%%

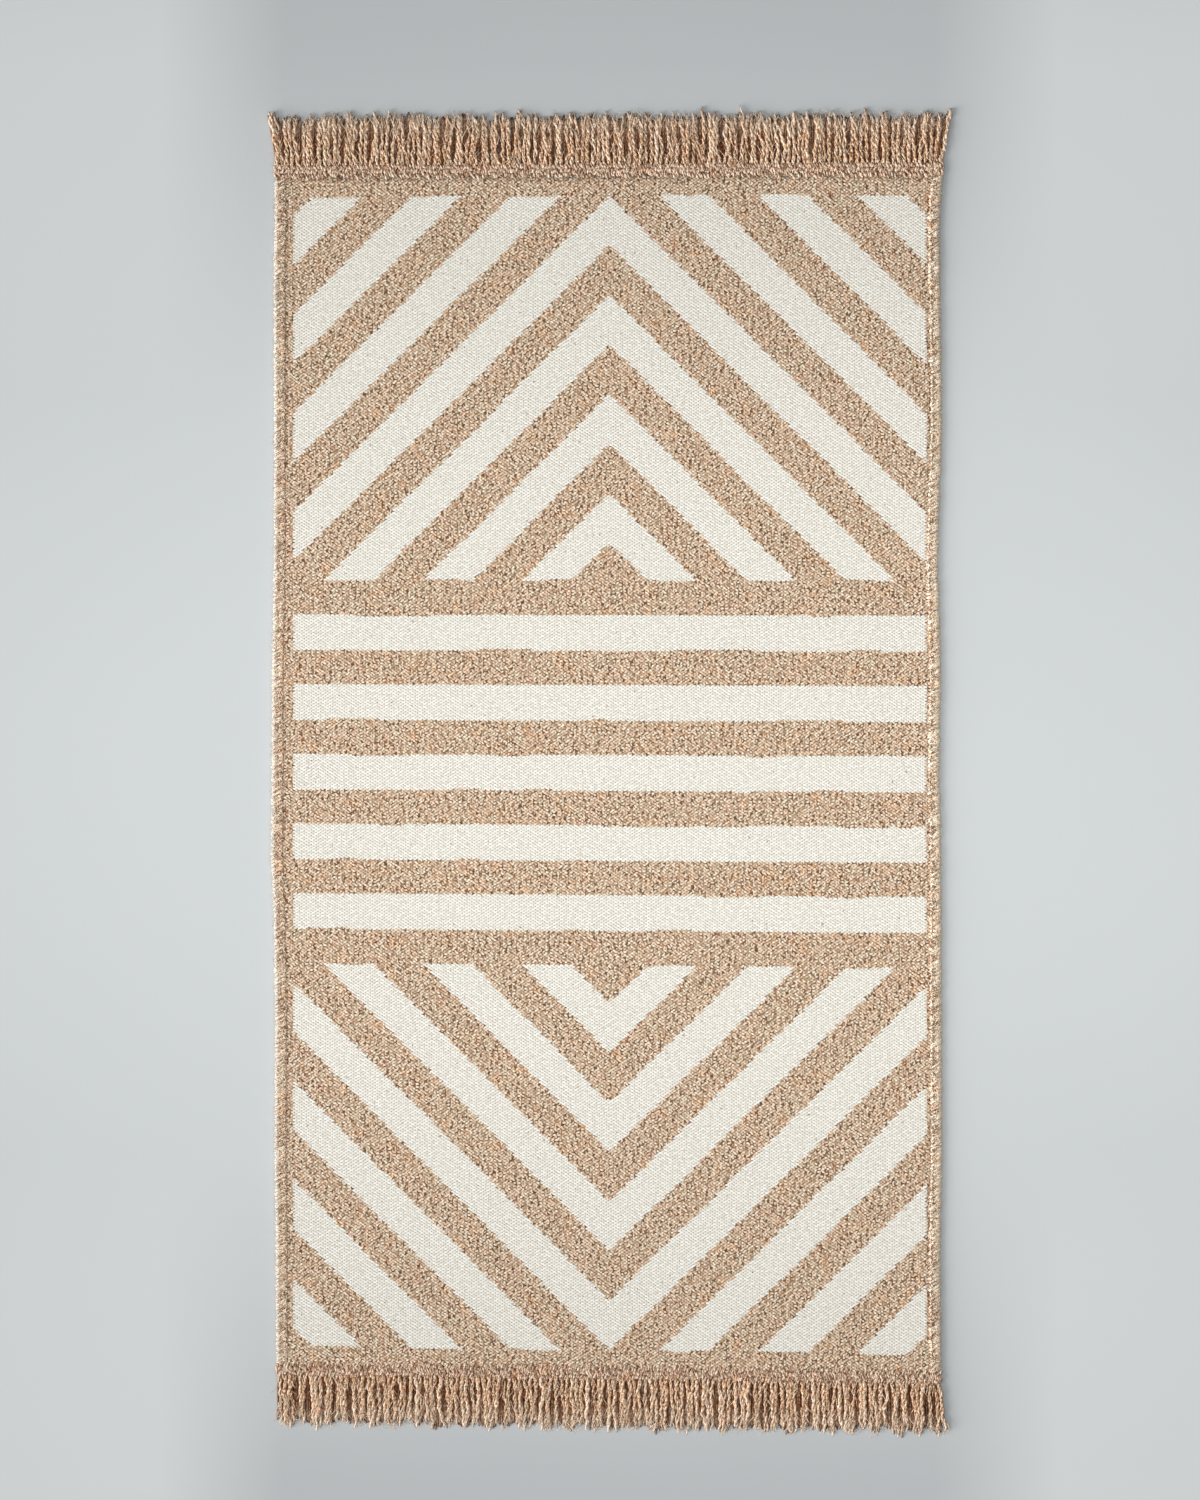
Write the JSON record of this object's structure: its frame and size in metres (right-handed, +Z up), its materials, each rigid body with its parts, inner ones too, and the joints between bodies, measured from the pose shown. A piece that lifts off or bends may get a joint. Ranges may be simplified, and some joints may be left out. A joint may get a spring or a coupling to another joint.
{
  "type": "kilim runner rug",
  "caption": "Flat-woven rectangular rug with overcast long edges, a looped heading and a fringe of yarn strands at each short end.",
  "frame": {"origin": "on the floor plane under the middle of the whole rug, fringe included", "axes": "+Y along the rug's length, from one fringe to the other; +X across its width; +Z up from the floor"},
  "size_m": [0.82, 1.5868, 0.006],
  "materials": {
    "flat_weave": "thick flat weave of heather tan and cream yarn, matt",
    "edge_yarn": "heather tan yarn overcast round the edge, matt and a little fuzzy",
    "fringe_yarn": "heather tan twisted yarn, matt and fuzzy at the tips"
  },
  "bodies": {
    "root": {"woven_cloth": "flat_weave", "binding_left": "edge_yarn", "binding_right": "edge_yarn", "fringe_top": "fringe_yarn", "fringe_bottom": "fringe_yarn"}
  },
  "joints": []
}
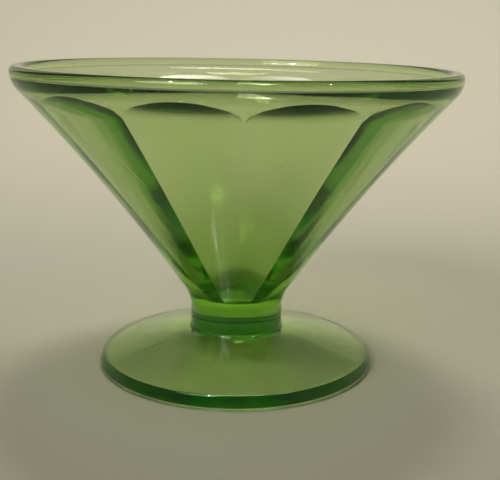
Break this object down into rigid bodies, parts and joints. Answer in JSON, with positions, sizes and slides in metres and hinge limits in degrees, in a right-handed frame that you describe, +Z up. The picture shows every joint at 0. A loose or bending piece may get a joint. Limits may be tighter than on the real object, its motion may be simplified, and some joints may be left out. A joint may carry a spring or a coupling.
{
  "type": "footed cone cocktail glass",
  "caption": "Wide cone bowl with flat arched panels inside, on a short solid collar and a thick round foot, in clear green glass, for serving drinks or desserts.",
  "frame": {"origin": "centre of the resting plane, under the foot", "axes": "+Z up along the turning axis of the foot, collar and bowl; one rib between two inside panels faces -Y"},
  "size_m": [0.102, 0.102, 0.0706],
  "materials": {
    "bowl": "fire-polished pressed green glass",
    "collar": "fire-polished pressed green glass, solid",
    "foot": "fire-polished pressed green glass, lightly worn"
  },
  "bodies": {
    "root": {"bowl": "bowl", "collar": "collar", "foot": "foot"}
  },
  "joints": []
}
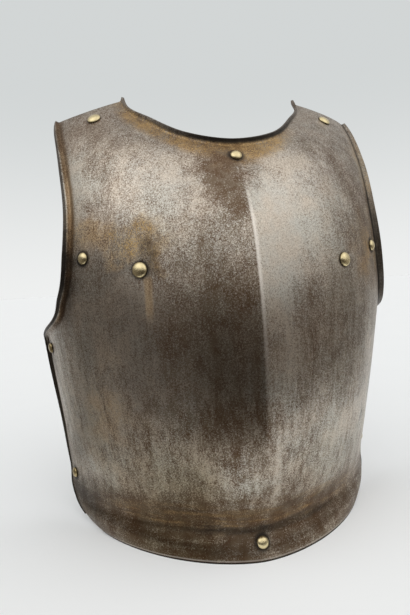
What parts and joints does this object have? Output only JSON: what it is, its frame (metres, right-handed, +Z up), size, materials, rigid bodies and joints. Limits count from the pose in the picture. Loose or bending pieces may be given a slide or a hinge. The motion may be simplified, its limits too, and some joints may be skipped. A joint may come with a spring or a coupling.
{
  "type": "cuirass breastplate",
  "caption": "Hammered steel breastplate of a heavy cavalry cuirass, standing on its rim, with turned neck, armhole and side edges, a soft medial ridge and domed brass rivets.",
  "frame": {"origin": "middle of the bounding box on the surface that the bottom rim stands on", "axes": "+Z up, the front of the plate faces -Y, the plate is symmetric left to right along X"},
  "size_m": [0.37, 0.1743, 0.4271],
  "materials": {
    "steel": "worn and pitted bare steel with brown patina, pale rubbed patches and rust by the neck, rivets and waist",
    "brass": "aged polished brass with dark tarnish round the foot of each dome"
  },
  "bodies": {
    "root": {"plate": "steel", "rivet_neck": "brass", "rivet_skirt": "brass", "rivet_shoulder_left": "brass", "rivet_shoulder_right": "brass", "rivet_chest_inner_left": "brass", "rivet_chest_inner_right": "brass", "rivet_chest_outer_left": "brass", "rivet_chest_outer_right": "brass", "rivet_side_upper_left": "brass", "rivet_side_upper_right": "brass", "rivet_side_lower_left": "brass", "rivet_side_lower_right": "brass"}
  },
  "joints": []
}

%%

EXERCISE GOAL -> Extract all of the data shown above and repeat it verbatim.

OUTPUT FOR THIS EXERCISE ->
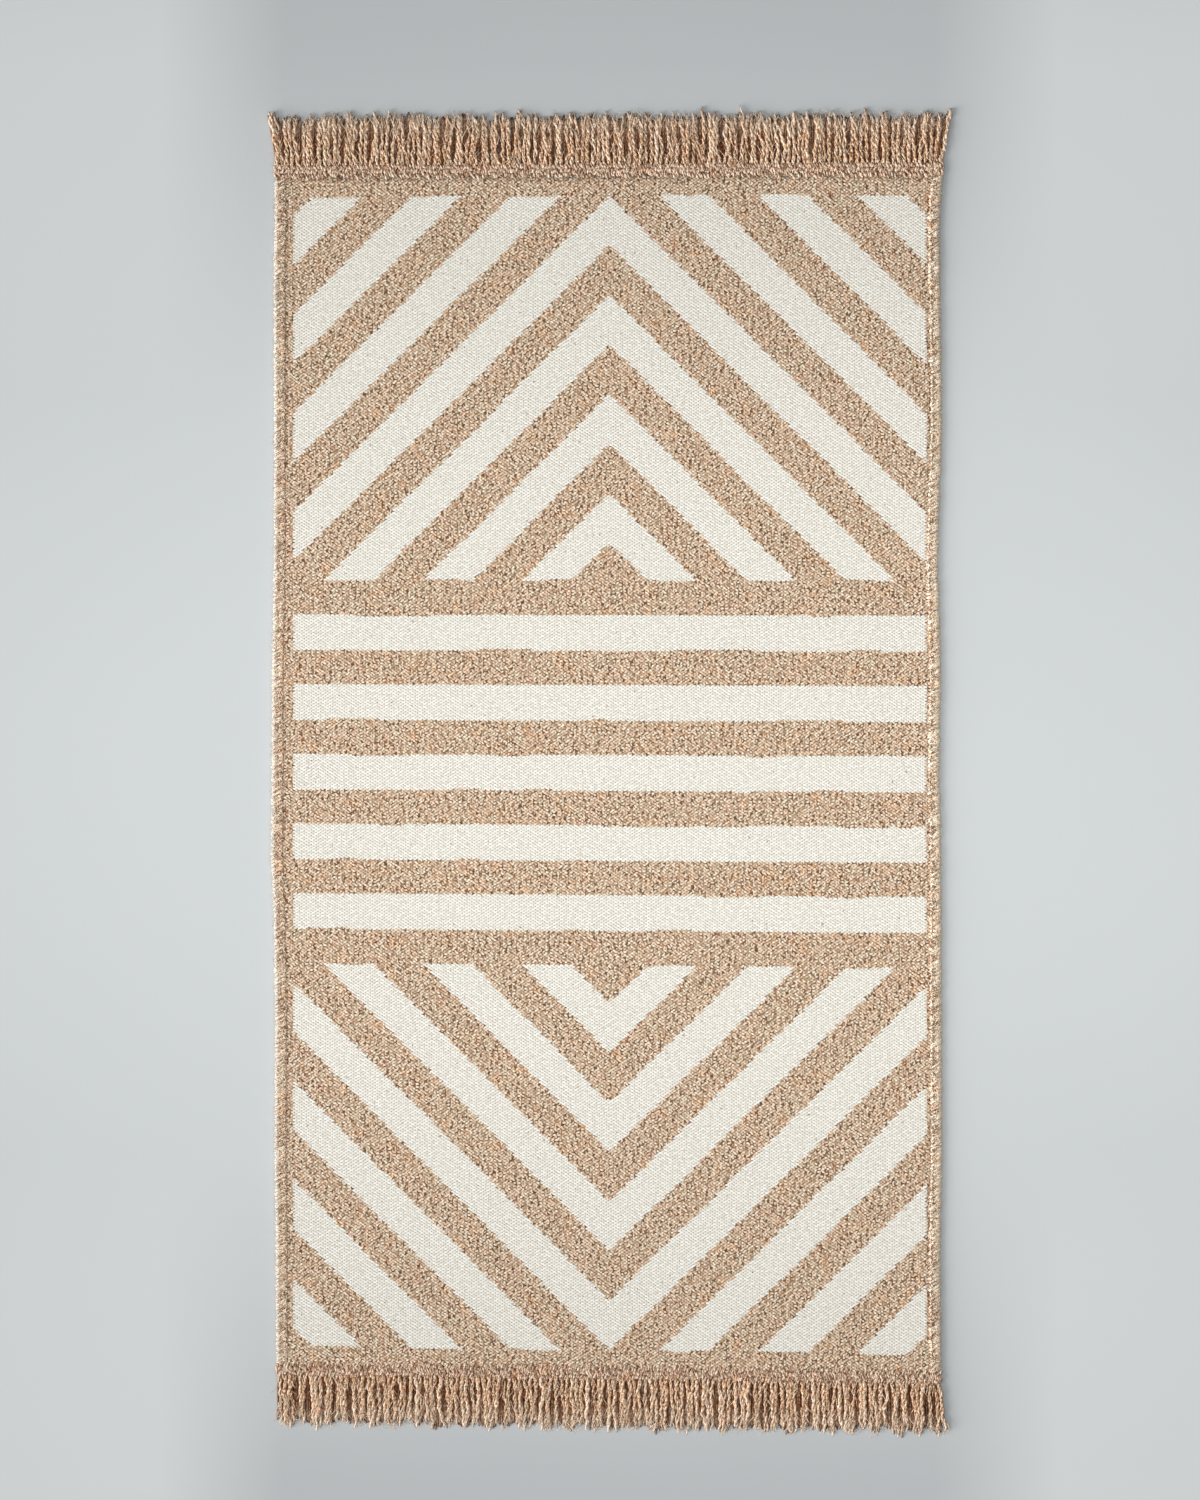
Write the JSON record of this object's structure: its frame and size in metres (right-handed, +Z up), its materials, each rigid body with its parts, inner ones too, and the joints between bodies, measured from the pose shown. A piece that lifts off or bends may get a joint. Ranges may be simplified, and some joints may be left out. A joint may get a spring or a coupling to another joint.
{
  "type": "kilim runner rug",
  "caption": "Flat-woven rectangular rug with overcast long edges, a looped heading and a fringe of yarn strands at each short end.",
  "frame": {"origin": "on the floor plane under the middle of the whole rug, fringe included", "axes": "+Y along the rug's length, from one fringe to the other; +X across its width; +Z up from the floor"},
  "size_m": [0.82, 1.5868, 0.006],
  "materials": {
    "flat_weave": "thick flat weave of heather tan and cream yarn, matt",
    "edge_yarn": "heather tan yarn overcast round the edge, matt and a little fuzzy",
    "fringe_yarn": "heather tan twisted yarn, matt and fuzzy at the tips"
  },
  "bodies": {
    "root": {"woven_cloth": "flat_weave", "binding_left": "edge_yarn", "binding_right": "edge_yarn", "fringe_top": "fringe_yarn", "fringe_bottom": "fringe_yarn"}
  },
  "joints": []
}
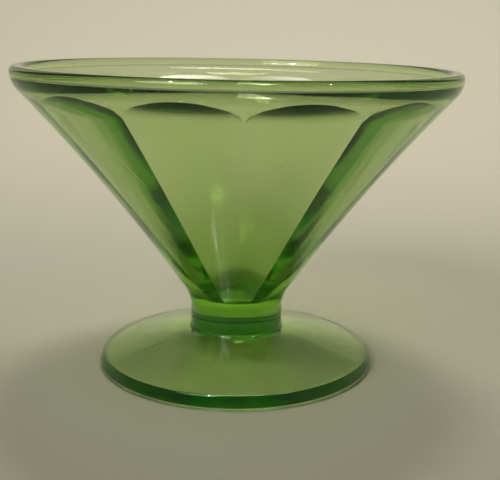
Break this object down into rigid bodies, parts and joints. Answer in JSON, with positions, sizes and slides in metres and hinge limits in degrees, in a right-handed frame that you describe, +Z up. The picture shows every joint at 0. A loose or bending piece may get a joint. Limits may be tighter than on the real object, its motion may be simplified, and some joints may be left out. A joint may carry a spring or a coupling.
{
  "type": "footed cone cocktail glass",
  "caption": "Wide cone bowl with flat arched panels inside, on a short solid collar and a thick round foot, in clear green glass, for serving drinks or desserts.",
  "frame": {"origin": "centre of the resting plane, under the foot", "axes": "+Z up along the turning axis of the foot, collar and bowl; one rib between two inside panels faces -Y"},
  "size_m": [0.102, 0.102, 0.0706],
  "materials": {
    "bowl": "fire-polished pressed green glass",
    "collar": "fire-polished pressed green glass, solid",
    "foot": "fire-polished pressed green glass, lightly worn"
  },
  "bodies": {
    "root": {"bowl": "bowl", "collar": "collar", "foot": "foot"}
  },
  "joints": []
}
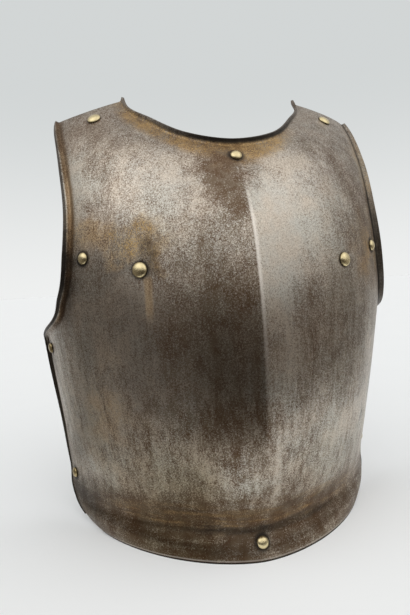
What parts and joints does this object have? Output only JSON: what it is, its frame (metres, right-handed, +Z up), size, materials, rigid bodies and joints. Limits count from the pose in the picture. Loose or bending pieces may be given a slide or a hinge. The motion may be simplified, its limits too, and some joints may be skipped. A joint may come with a spring or a coupling.
{
  "type": "cuirass breastplate",
  "caption": "Hammered steel breastplate of a heavy cavalry cuirass, standing on its rim, with turned neck, armhole and side edges, a soft medial ridge and domed brass rivets.",
  "frame": {"origin": "middle of the bounding box on the surface that the bottom rim stands on", "axes": "+Z up, the front of the plate faces -Y, the plate is symmetric left to right along X"},
  "size_m": [0.37, 0.1743, 0.4271],
  "materials": {
    "steel": "worn and pitted bare steel with brown patina, pale rubbed patches and rust by the neck, rivets and waist",
    "brass": "aged polished brass with dark tarnish round the foot of each dome"
  },
  "bodies": {
    "root": {"plate": "steel", "rivet_neck": "brass", "rivet_skirt": "brass", "rivet_shoulder_left": "brass", "rivet_shoulder_right": "brass", "rivet_chest_inner_left": "brass", "rivet_chest_inner_right": "brass", "rivet_chest_outer_left": "brass", "rivet_chest_outer_right": "brass", "rivet_side_upper_left": "brass", "rivet_side_upper_right": "brass", "rivet_side_lower_left": "brass", "rivet_side_lower_right": "brass"}
  },
  "joints": []
}